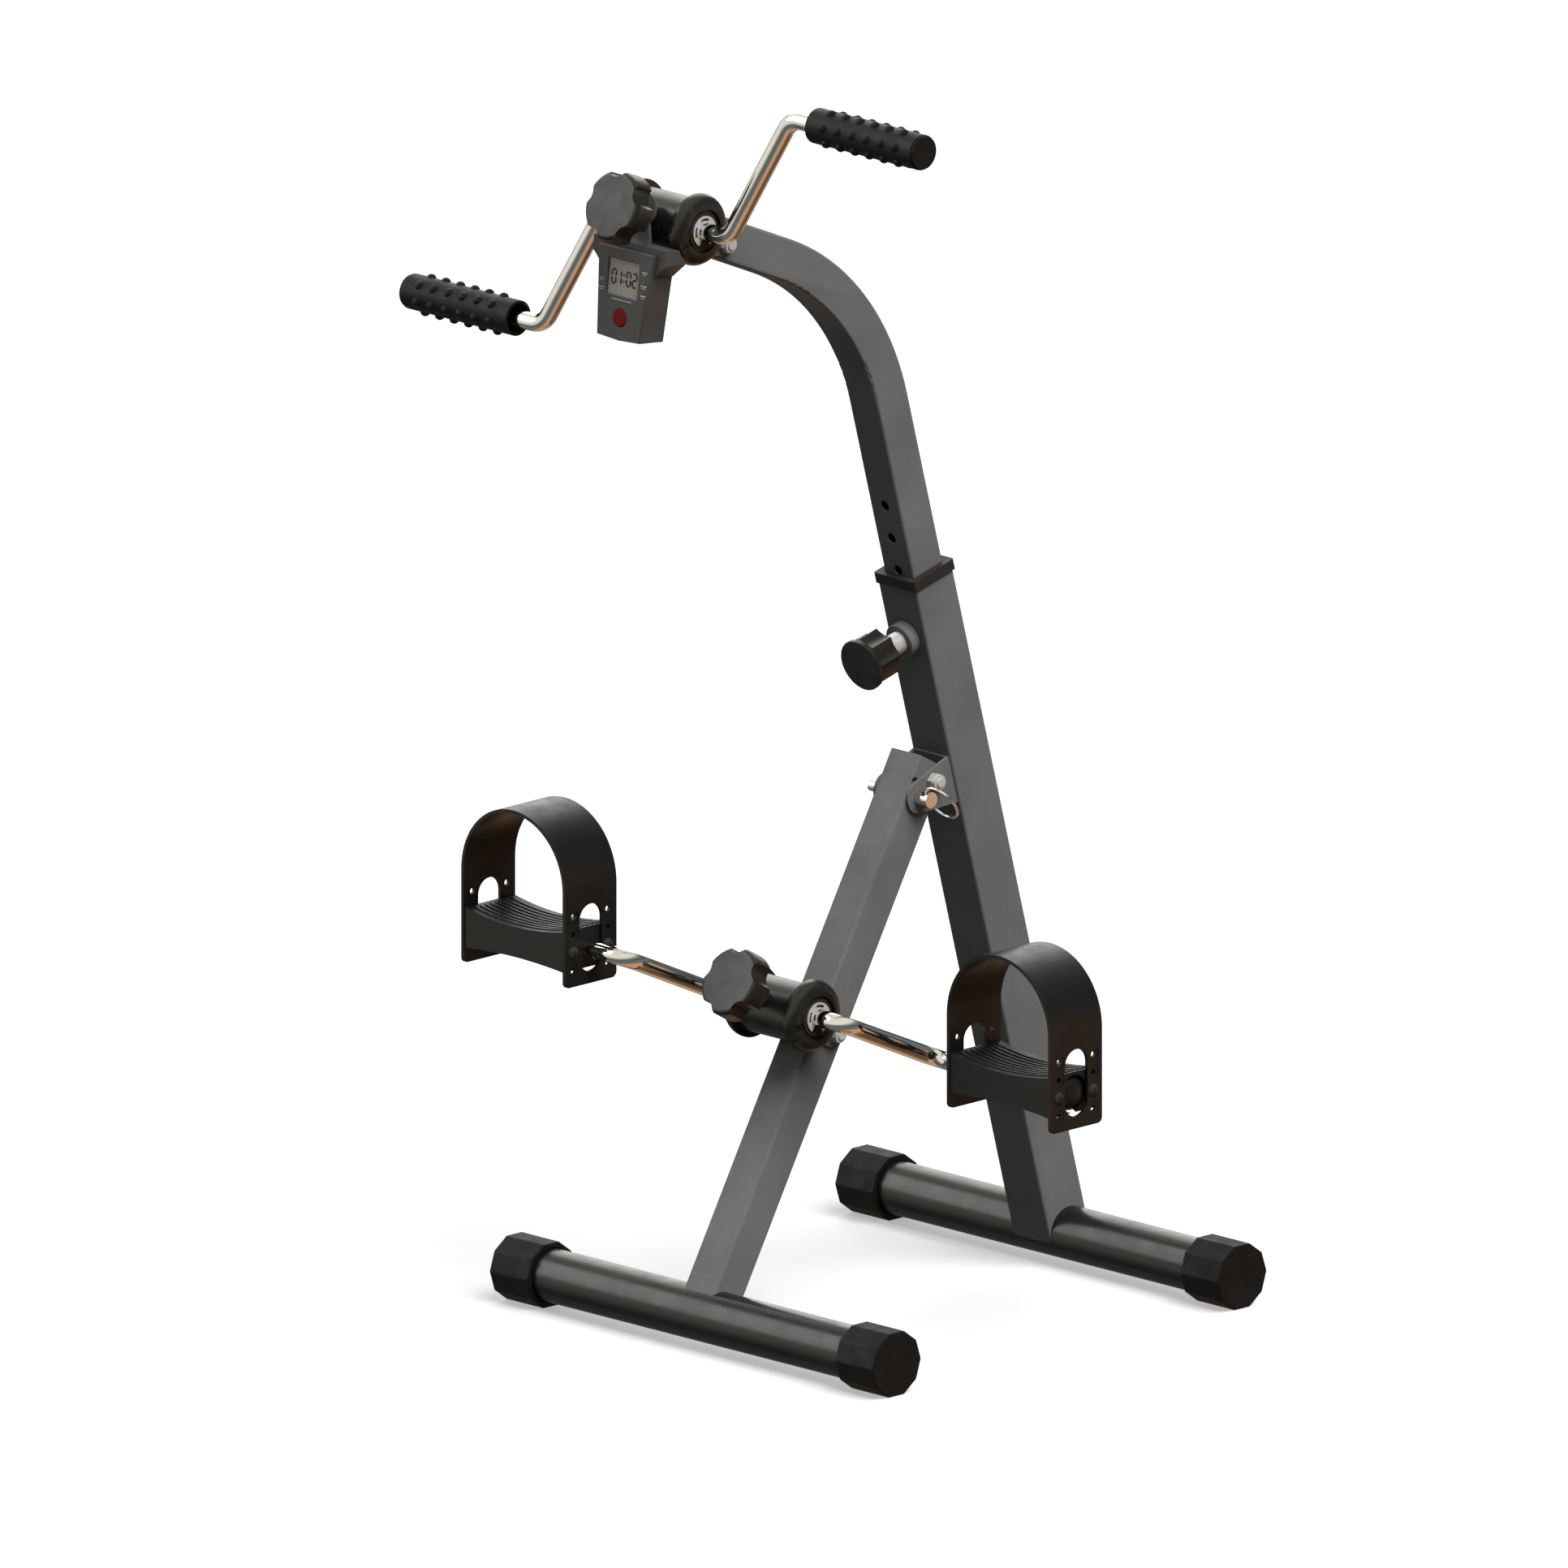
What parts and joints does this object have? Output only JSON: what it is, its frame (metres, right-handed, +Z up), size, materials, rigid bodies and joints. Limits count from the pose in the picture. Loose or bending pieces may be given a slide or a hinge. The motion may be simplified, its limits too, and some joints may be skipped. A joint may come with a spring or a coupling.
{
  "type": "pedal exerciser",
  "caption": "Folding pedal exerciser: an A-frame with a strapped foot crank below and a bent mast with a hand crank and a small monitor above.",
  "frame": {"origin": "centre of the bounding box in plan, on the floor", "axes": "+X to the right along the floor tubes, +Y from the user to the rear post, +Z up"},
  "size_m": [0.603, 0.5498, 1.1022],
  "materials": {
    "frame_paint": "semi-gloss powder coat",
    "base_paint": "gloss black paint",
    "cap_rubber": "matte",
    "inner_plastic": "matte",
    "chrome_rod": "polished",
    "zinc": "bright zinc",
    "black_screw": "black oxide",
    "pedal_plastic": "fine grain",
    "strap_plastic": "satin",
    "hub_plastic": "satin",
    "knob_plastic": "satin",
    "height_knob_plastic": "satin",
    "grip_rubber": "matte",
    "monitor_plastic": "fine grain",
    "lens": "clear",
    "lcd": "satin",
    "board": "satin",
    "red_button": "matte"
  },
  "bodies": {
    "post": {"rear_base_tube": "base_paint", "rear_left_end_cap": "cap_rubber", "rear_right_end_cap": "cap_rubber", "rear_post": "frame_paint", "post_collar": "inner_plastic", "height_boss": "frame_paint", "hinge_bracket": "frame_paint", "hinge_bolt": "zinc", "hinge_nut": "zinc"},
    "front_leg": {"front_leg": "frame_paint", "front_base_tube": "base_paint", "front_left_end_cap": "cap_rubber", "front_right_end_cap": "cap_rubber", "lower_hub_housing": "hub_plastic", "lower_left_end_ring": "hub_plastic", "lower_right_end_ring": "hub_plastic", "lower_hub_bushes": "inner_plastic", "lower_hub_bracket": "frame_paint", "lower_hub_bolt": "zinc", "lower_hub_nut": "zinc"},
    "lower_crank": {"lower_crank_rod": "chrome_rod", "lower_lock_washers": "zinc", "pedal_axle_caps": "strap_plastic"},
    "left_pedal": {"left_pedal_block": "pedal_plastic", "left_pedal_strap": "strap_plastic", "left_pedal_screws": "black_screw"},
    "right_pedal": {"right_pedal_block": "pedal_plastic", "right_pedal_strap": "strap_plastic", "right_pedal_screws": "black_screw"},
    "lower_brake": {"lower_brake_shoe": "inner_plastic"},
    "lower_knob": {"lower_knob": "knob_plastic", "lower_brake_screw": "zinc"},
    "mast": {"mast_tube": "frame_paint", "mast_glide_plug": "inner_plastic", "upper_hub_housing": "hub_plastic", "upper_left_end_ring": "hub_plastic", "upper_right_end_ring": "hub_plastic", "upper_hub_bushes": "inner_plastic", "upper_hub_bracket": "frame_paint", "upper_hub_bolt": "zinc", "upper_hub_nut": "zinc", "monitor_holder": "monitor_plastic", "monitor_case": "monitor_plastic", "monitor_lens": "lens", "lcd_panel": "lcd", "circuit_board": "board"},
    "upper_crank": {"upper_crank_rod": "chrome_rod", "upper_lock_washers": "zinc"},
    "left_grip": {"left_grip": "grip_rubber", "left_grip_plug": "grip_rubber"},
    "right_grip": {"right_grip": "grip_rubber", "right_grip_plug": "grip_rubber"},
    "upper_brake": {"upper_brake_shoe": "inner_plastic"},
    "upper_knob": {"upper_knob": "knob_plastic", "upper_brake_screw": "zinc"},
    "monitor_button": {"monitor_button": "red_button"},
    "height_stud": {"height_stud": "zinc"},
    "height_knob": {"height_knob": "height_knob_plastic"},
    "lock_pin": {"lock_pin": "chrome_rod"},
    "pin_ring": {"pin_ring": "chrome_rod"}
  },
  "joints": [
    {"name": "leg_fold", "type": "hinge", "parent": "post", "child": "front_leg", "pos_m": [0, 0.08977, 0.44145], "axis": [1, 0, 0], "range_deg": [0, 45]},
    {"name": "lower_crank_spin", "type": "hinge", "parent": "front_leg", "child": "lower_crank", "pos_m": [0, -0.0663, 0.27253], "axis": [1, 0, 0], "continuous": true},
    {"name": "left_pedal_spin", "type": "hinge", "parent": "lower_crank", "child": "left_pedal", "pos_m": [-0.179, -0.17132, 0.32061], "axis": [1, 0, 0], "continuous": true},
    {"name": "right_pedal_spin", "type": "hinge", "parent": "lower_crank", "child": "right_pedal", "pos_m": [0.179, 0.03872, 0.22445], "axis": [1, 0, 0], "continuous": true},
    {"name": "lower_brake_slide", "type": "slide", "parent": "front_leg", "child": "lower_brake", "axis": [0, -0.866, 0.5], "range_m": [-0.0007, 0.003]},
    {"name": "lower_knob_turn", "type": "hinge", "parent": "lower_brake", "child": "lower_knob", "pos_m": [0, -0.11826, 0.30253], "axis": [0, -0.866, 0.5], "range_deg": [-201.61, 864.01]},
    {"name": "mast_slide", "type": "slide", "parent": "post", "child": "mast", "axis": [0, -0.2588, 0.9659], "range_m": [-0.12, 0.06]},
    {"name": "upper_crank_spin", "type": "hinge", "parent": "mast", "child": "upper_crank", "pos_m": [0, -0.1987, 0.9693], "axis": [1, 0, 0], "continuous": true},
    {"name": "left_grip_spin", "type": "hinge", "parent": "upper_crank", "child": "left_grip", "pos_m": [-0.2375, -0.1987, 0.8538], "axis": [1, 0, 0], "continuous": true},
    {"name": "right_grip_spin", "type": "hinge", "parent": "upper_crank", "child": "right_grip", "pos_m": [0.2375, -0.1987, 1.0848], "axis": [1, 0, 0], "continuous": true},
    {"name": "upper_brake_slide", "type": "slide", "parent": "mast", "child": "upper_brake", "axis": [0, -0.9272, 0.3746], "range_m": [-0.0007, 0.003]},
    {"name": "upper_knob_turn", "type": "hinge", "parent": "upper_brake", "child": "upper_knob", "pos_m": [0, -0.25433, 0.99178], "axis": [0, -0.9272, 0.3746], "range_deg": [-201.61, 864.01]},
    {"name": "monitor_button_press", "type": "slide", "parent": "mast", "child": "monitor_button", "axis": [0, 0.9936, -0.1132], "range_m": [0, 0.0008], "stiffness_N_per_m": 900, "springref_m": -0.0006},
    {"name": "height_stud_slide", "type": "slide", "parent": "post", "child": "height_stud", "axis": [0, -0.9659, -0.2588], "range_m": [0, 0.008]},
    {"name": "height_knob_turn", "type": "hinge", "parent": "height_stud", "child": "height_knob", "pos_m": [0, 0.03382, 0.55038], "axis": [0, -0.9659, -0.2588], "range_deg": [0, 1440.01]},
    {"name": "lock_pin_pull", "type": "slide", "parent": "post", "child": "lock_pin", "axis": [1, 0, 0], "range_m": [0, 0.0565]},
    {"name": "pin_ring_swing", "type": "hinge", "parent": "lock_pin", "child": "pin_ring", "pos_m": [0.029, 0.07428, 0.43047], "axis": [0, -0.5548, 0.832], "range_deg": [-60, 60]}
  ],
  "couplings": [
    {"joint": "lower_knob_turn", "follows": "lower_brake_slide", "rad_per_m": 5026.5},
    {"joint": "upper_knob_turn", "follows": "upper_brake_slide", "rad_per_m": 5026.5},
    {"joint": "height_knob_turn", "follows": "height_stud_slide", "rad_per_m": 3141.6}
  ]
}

══════════

**The exercise**:
Give every line of the material again, exactly as it reads.

**Solution**:
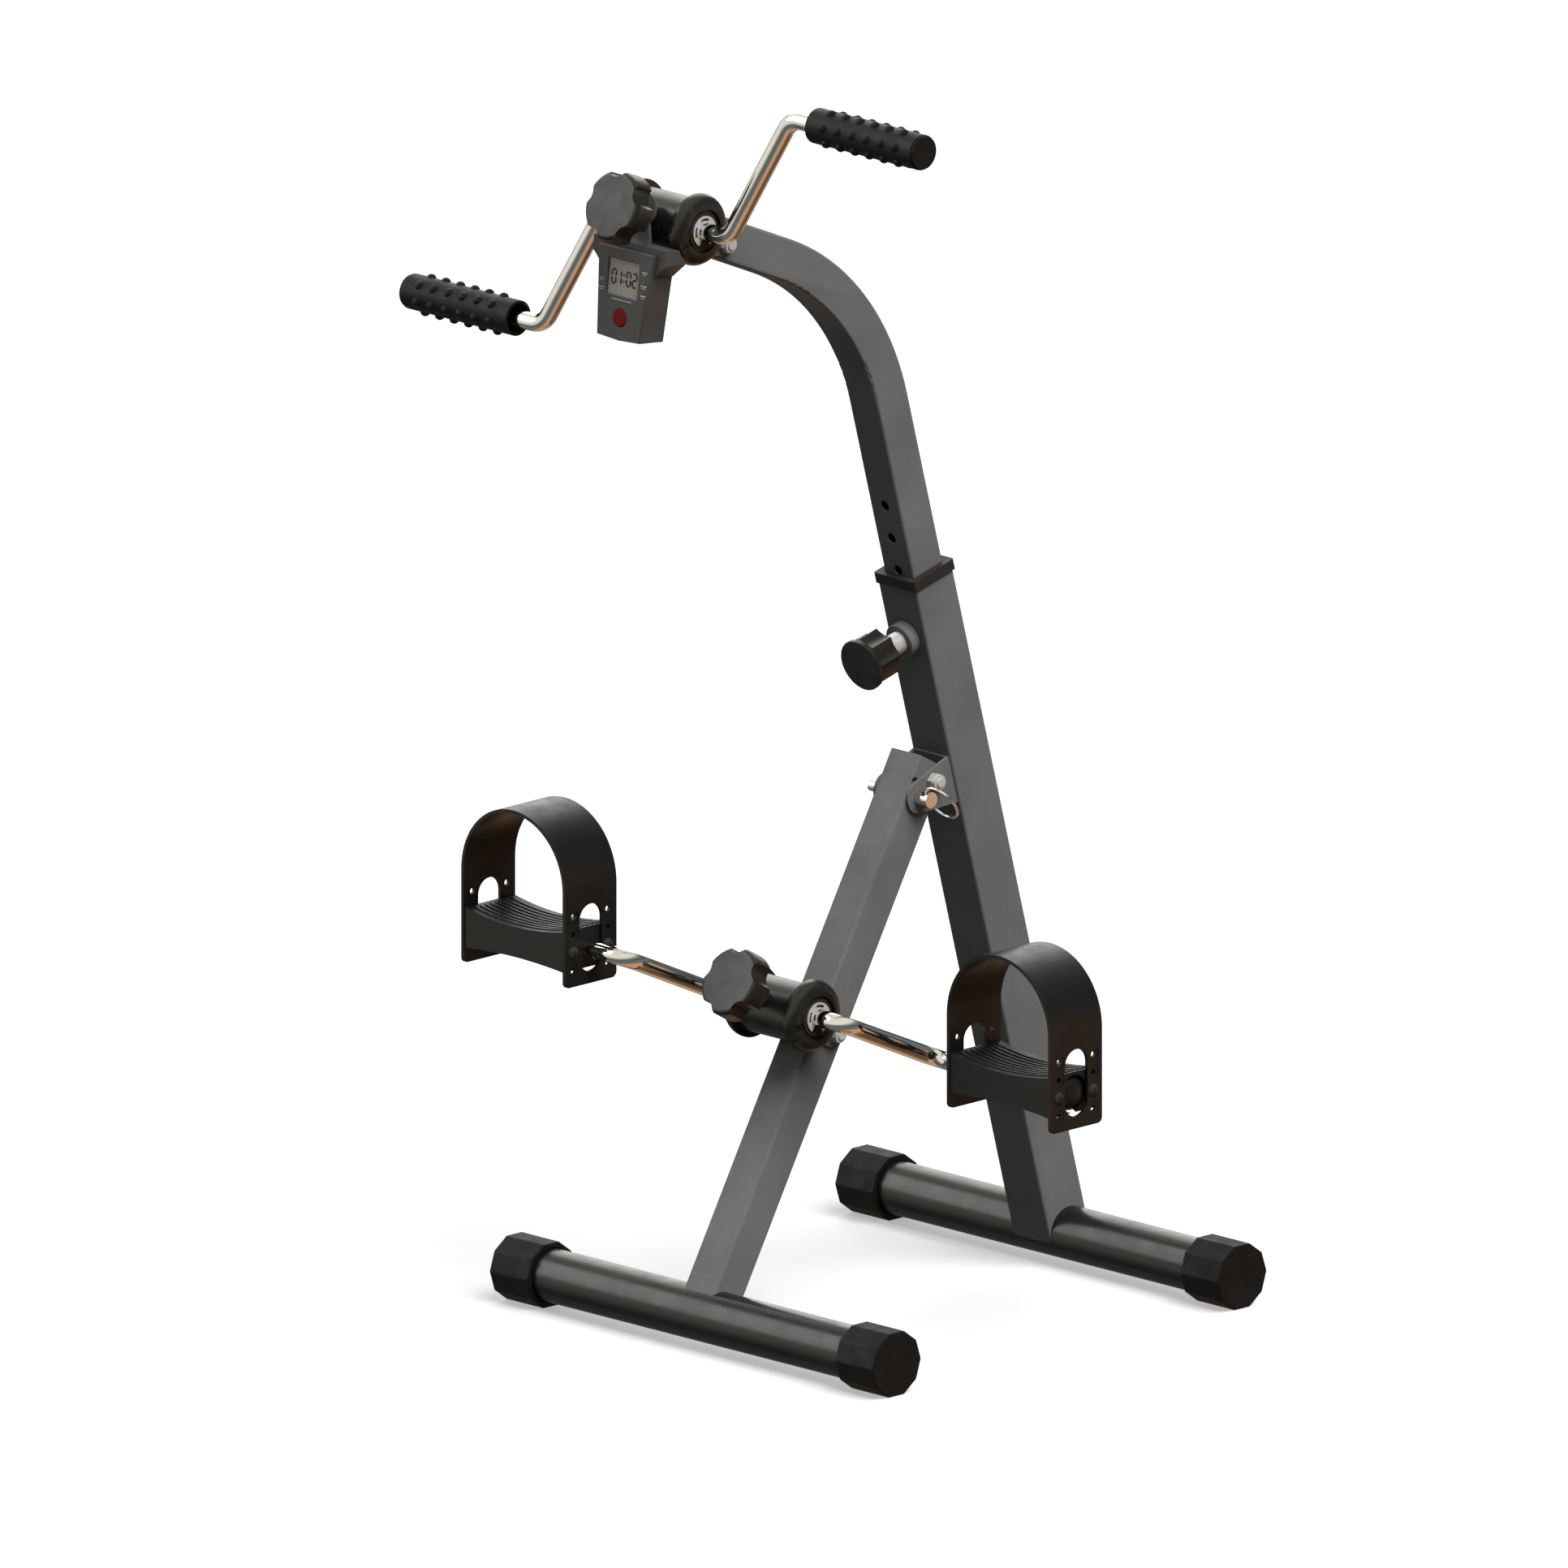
What parts and joints does this object have? Output only JSON: what it is, its frame (metres, right-handed, +Z up), size, materials, rigid bodies and joints. Limits count from the pose in the picture. Loose or bending pieces may be given a slide or a hinge. The motion may be simplified, its limits too, and some joints may be skipped. A joint may come with a spring or a coupling.
{
  "type": "pedal exerciser",
  "caption": "Folding pedal exerciser: an A-frame with a strapped foot crank below and a bent mast with a hand crank and a small monitor above.",
  "frame": {"origin": "centre of the bounding box in plan, on the floor", "axes": "+X to the right along the floor tubes, +Y from the user to the rear post, +Z up"},
  "size_m": [0.603, 0.5498, 1.1022],
  "materials": {
    "frame_paint": "semi-gloss powder coat",
    "base_paint": "gloss black paint",
    "cap_rubber": "matte",
    "inner_plastic": "matte",
    "chrome_rod": "polished",
    "zinc": "bright zinc",
    "black_screw": "black oxide",
    "pedal_plastic": "fine grain",
    "strap_plastic": "satin",
    "hub_plastic": "satin",
    "knob_plastic": "satin",
    "height_knob_plastic": "satin",
    "grip_rubber": "matte",
    "monitor_plastic": "fine grain",
    "lens": "clear",
    "lcd": "satin",
    "board": "satin",
    "red_button": "matte"
  },
  "bodies": {
    "post": {"rear_base_tube": "base_paint", "rear_left_end_cap": "cap_rubber", "rear_right_end_cap": "cap_rubber", "rear_post": "frame_paint", "post_collar": "inner_plastic", "height_boss": "frame_paint", "hinge_bracket": "frame_paint", "hinge_bolt": "zinc", "hinge_nut": "zinc"},
    "front_leg": {"front_leg": "frame_paint", "front_base_tube": "base_paint", "front_left_end_cap": "cap_rubber", "front_right_end_cap": "cap_rubber", "lower_hub_housing": "hub_plastic", "lower_left_end_ring": "hub_plastic", "lower_right_end_ring": "hub_plastic", "lower_hub_bushes": "inner_plastic", "lower_hub_bracket": "frame_paint", "lower_hub_bolt": "zinc", "lower_hub_nut": "zinc"},
    "lower_crank": {"lower_crank_rod": "chrome_rod", "lower_lock_washers": "zinc", "pedal_axle_caps": "strap_plastic"},
    "left_pedal": {"left_pedal_block": "pedal_plastic", "left_pedal_strap": "strap_plastic", "left_pedal_screws": "black_screw"},
    "right_pedal": {"right_pedal_block": "pedal_plastic", "right_pedal_strap": "strap_plastic", "right_pedal_screws": "black_screw"},
    "lower_brake": {"lower_brake_shoe": "inner_plastic"},
    "lower_knob": {"lower_knob": "knob_plastic", "lower_brake_screw": "zinc"},
    "mast": {"mast_tube": "frame_paint", "mast_glide_plug": "inner_plastic", "upper_hub_housing": "hub_plastic", "upper_left_end_ring": "hub_plastic", "upper_right_end_ring": "hub_plastic", "upper_hub_bushes": "inner_plastic", "upper_hub_bracket": "frame_paint", "upper_hub_bolt": "zinc", "upper_hub_nut": "zinc", "monitor_holder": "monitor_plastic", "monitor_case": "monitor_plastic", "monitor_lens": "lens", "lcd_panel": "lcd", "circuit_board": "board"},
    "upper_crank": {"upper_crank_rod": "chrome_rod", "upper_lock_washers": "zinc"},
    "left_grip": {"left_grip": "grip_rubber", "left_grip_plug": "grip_rubber"},
    "right_grip": {"right_grip": "grip_rubber", "right_grip_plug": "grip_rubber"},
    "upper_brake": {"upper_brake_shoe": "inner_plastic"},
    "upper_knob": {"upper_knob": "knob_plastic", "upper_brake_screw": "zinc"},
    "monitor_button": {"monitor_button": "red_button"},
    "height_stud": {"height_stud": "zinc"},
    "height_knob": {"height_knob": "height_knob_plastic"},
    "lock_pin": {"lock_pin": "chrome_rod"},
    "pin_ring": {"pin_ring": "chrome_rod"}
  },
  "joints": [
    {"name": "leg_fold", "type": "hinge", "parent": "post", "child": "front_leg", "pos_m": [0, 0.08977, 0.44145], "axis": [1, 0, 0], "range_deg": [0, 45]},
    {"name": "lower_crank_spin", "type": "hinge", "parent": "front_leg", "child": "lower_crank", "pos_m": [0, -0.0663, 0.27253], "axis": [1, 0, 0], "continuous": true},
    {"name": "left_pedal_spin", "type": "hinge", "parent": "lower_crank", "child": "left_pedal", "pos_m": [-0.179, -0.17132, 0.32061], "axis": [1, 0, 0], "continuous": true},
    {"name": "right_pedal_spin", "type": "hinge", "parent": "lower_crank", "child": "right_pedal", "pos_m": [0.179, 0.03872, 0.22445], "axis": [1, 0, 0], "continuous": true},
    {"name": "lower_brake_slide", "type": "slide", "parent": "front_leg", "child": "lower_brake", "axis": [0, -0.866, 0.5], "range_m": [-0.0007, 0.003]},
    {"name": "lower_knob_turn", "type": "hinge", "parent": "lower_brake", "child": "lower_knob", "pos_m": [0, -0.11826, 0.30253], "axis": [0, -0.866, 0.5], "range_deg": [-201.61, 864.01]},
    {"name": "mast_slide", "type": "slide", "parent": "post", "child": "mast", "axis": [0, -0.2588, 0.9659], "range_m": [-0.12, 0.06]},
    {"name": "upper_crank_spin", "type": "hinge", "parent": "mast", "child": "upper_crank", "pos_m": [0, -0.1987, 0.9693], "axis": [1, 0, 0], "continuous": true},
    {"name": "left_grip_spin", "type": "hinge", "parent": "upper_crank", "child": "left_grip", "pos_m": [-0.2375, -0.1987, 0.8538], "axis": [1, 0, 0], "continuous": true},
    {"name": "right_grip_spin", "type": "hinge", "parent": "upper_crank", "child": "right_grip", "pos_m": [0.2375, -0.1987, 1.0848], "axis": [1, 0, 0], "continuous": true},
    {"name": "upper_brake_slide", "type": "slide", "parent": "mast", "child": "upper_brake", "axis": [0, -0.9272, 0.3746], "range_m": [-0.0007, 0.003]},
    {"name": "upper_knob_turn", "type": "hinge", "parent": "upper_brake", "child": "upper_knob", "pos_m": [0, -0.25433, 0.99178], "axis": [0, -0.9272, 0.3746], "range_deg": [-201.61, 864.01]},
    {"name": "monitor_button_press", "type": "slide", "parent": "mast", "child": "monitor_button", "axis": [0, 0.9936, -0.1132], "range_m": [0, 0.0008], "stiffness_N_per_m": 900, "springref_m": -0.0006},
    {"name": "height_stud_slide", "type": "slide", "parent": "post", "child": "height_stud", "axis": [0, -0.9659, -0.2588], "range_m": [0, 0.008]},
    {"name": "height_knob_turn", "type": "hinge", "parent": "height_stud", "child": "height_knob", "pos_m": [0, 0.03382, 0.55038], "axis": [0, -0.9659, -0.2588], "range_deg": [0, 1440.01]},
    {"name": "lock_pin_pull", "type": "slide", "parent": "post", "child": "lock_pin", "axis": [1, 0, 0], "range_m": [0, 0.0565]},
    {"name": "pin_ring_swing", "type": "hinge", "parent": "lock_pin", "child": "pin_ring", "pos_m": [0.029, 0.07428, 0.43047], "axis": [0, -0.5548, 0.832], "range_deg": [-60, 60]}
  ],
  "couplings": [
    {"joint": "lower_knob_turn", "follows": "lower_brake_slide", "rad_per_m": 5026.5},
    {"joint": "upper_knob_turn", "follows": "upper_brake_slide", "rad_per_m": 5026.5},
    {"joint": "height_knob_turn", "follows": "height_stud_slide", "rad_per_m": 3141.6}
  ]
}